Le Bon’s narrative, inspired by the graphic novel “A Sister” by Bastien Vivès, may lack somewhat in originality, but it makes up for this in both charm and the boundless chemistry between leads Joseph Engel and Sara Montpetit. Both director and cast expertly handle the film’s balance between melancholy and bright humor; there are nerves and anxiety for both Bastien and Chloé as they navigate their burgeoning feelings and levity in the moments when they remember they’re just kids. In weaving through elements of ghostly, spectral dread, Le Bon shows her knack for mixing genres and styles to create a layered take on the coming-of-age. Shooting on 16mm gives the film a haunting sense of texture and color, while elements of the sound design feel almost ASMR-inspired at times.
Chloé’s more bizarre habits soon rub off on Bastien, who joins in with her ghost hunts around the lake, donning a white sheet and standing among the trees while she snaps photos as proof. Reveling in her dark attitude, Chloé asks Bastien to share his biggest fear. She expects him to say the water, having heard that he once nearly drowned as a child, but his response is far more surprising: masturbating in front of his parents. And just to prove to him how silly a fear it is, Chloé decides, in one of the film’s standout moments, to do just that herself, calling her mother to her room halfway through the act. Her boldness and liveliness, alongside the interior gloom, are enjoyable to see in a young female protagonist, even as she hovers just on the cusp of manic pixie dream girl.

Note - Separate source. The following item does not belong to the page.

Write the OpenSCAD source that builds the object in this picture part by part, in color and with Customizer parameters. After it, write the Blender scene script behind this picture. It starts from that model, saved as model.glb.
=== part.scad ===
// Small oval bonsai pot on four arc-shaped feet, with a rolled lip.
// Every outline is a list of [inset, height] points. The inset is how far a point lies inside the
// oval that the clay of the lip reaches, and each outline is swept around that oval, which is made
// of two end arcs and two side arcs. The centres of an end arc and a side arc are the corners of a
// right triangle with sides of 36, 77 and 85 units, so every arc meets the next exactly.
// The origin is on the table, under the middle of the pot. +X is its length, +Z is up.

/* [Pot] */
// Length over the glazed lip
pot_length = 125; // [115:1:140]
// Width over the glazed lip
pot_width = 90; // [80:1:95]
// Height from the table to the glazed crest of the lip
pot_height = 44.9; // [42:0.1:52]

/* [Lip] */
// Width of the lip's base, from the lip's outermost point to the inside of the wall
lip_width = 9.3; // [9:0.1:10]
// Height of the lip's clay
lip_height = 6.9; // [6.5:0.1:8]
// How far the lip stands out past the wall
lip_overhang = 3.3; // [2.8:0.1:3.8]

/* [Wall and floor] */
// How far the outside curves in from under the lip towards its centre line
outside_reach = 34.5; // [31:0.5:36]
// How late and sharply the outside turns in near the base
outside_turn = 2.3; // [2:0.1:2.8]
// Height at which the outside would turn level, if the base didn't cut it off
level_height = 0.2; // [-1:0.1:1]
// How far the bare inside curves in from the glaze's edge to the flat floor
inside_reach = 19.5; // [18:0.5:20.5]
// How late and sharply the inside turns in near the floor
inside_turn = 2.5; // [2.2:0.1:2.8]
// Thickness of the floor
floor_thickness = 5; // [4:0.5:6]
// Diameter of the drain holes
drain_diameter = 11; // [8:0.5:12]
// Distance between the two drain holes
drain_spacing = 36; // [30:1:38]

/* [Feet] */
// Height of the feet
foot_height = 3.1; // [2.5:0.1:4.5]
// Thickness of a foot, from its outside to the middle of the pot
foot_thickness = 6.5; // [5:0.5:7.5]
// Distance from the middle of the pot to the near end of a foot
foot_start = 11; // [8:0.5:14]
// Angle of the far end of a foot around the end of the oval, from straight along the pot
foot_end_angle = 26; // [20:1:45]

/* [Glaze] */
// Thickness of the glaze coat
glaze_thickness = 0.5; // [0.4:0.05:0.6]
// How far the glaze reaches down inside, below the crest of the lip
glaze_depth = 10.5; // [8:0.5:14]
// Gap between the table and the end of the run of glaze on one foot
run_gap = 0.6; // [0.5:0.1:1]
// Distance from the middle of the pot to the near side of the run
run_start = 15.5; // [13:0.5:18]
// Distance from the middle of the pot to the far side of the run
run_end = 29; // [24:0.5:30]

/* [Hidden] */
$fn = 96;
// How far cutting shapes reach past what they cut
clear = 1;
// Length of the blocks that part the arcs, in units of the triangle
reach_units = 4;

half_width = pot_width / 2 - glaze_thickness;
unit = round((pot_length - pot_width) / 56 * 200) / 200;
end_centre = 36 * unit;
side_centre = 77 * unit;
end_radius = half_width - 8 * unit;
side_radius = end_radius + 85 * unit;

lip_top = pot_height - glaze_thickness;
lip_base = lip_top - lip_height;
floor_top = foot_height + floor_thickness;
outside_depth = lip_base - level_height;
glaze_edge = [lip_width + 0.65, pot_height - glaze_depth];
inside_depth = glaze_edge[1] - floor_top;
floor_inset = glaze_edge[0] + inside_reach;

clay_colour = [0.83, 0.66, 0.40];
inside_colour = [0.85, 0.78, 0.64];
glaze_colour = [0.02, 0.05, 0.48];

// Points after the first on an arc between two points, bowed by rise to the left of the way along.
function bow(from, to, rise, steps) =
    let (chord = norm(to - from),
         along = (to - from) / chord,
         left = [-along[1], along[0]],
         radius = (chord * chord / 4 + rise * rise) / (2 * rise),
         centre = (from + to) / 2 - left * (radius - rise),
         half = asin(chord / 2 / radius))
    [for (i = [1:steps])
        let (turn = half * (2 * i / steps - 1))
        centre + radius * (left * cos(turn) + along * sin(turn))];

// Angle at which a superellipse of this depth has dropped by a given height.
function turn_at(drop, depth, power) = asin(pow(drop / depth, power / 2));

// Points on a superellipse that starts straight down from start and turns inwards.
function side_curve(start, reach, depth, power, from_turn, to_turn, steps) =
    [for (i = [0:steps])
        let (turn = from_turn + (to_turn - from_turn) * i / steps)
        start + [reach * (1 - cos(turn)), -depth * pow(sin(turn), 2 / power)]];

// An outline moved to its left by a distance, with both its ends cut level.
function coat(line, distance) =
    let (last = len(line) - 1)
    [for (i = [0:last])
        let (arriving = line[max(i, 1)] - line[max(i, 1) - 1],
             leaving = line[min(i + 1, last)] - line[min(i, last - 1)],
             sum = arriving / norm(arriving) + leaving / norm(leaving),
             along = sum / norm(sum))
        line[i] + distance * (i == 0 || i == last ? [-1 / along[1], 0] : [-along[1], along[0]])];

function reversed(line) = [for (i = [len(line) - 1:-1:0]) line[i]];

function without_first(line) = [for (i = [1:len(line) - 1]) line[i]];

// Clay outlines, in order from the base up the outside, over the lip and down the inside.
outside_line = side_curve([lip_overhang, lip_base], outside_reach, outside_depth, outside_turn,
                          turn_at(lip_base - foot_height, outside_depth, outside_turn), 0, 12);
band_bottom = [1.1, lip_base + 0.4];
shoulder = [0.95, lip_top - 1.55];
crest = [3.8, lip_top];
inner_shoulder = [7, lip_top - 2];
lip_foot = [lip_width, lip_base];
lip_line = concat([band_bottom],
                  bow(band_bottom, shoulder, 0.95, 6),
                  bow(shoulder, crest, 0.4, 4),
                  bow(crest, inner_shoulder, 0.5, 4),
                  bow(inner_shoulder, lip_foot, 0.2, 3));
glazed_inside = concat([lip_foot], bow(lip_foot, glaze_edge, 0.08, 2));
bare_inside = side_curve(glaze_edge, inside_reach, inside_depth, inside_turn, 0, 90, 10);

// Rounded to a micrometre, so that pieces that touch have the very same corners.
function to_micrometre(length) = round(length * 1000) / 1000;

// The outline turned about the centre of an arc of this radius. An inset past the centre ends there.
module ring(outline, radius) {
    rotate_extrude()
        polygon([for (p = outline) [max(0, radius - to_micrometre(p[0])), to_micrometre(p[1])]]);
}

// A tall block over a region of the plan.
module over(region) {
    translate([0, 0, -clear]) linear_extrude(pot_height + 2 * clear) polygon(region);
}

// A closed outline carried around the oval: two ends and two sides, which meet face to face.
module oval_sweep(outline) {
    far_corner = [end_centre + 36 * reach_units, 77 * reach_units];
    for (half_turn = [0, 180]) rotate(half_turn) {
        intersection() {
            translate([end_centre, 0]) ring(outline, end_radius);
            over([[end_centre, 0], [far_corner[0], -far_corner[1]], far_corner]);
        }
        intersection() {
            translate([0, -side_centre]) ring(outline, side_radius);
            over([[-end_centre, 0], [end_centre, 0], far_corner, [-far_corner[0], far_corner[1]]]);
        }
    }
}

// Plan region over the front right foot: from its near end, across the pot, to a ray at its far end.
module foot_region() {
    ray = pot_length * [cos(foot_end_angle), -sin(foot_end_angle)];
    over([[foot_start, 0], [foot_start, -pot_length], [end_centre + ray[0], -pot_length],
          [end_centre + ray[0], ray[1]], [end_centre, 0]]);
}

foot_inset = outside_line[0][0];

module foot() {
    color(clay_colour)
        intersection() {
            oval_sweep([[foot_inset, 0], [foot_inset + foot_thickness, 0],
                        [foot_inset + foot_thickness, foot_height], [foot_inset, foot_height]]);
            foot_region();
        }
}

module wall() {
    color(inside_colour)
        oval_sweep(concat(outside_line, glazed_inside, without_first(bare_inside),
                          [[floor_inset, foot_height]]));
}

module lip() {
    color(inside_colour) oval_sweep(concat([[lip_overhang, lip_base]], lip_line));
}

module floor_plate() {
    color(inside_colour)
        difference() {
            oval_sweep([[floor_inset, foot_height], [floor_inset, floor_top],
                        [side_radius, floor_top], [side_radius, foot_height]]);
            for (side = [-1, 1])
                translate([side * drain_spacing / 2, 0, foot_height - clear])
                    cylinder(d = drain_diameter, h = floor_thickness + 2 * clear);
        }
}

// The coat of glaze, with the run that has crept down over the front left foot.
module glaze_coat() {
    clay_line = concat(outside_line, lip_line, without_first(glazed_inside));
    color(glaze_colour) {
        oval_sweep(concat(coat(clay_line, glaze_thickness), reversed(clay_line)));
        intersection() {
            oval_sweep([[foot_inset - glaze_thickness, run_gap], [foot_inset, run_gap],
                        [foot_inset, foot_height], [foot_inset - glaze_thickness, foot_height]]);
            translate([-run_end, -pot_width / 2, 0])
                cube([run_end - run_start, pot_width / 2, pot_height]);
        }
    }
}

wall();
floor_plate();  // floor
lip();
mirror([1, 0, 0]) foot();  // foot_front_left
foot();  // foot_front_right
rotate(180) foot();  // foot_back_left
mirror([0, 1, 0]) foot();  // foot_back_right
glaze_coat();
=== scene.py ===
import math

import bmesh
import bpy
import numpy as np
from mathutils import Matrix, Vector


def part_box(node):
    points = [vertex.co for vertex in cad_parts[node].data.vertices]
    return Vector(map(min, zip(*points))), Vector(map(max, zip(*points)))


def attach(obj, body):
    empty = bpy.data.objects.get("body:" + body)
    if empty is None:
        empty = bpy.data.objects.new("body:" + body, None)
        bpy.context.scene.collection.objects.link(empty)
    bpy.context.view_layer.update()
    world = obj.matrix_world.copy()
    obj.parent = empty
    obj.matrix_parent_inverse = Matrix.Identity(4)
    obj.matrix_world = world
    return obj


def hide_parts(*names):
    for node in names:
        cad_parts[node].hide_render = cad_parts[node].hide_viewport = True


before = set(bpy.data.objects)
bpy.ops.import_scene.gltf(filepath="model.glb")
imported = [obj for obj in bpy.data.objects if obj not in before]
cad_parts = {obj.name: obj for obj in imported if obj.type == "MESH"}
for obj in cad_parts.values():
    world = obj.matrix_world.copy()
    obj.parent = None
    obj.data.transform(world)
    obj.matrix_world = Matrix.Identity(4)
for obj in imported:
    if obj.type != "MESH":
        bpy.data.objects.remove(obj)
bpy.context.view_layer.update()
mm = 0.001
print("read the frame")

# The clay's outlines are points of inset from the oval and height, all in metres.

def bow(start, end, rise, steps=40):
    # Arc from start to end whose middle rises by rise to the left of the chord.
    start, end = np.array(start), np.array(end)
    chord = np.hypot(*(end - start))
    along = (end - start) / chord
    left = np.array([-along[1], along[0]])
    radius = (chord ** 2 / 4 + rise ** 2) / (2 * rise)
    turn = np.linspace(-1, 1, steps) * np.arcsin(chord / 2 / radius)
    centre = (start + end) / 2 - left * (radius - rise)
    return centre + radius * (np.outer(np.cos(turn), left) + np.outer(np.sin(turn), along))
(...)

The film’s finale sees Le Bon push at the boundaries of her story in an ambitious, if somewhat opaque, way; Bastien’s apprehension around the lake and Chloé’s ghost story converge in an ambiguity that points to profound tragedy. This tragedy somewhat overrides the lasting feeling from “Falcon Lake,” rounding off the film in darkness rather than the sweet longing that carried much of the narrative before. Still, this is a controlled and impressive debut from Le Bon that hints at talent to come and offers a warm, if not always unique, approach to the growing pains of young love. [B]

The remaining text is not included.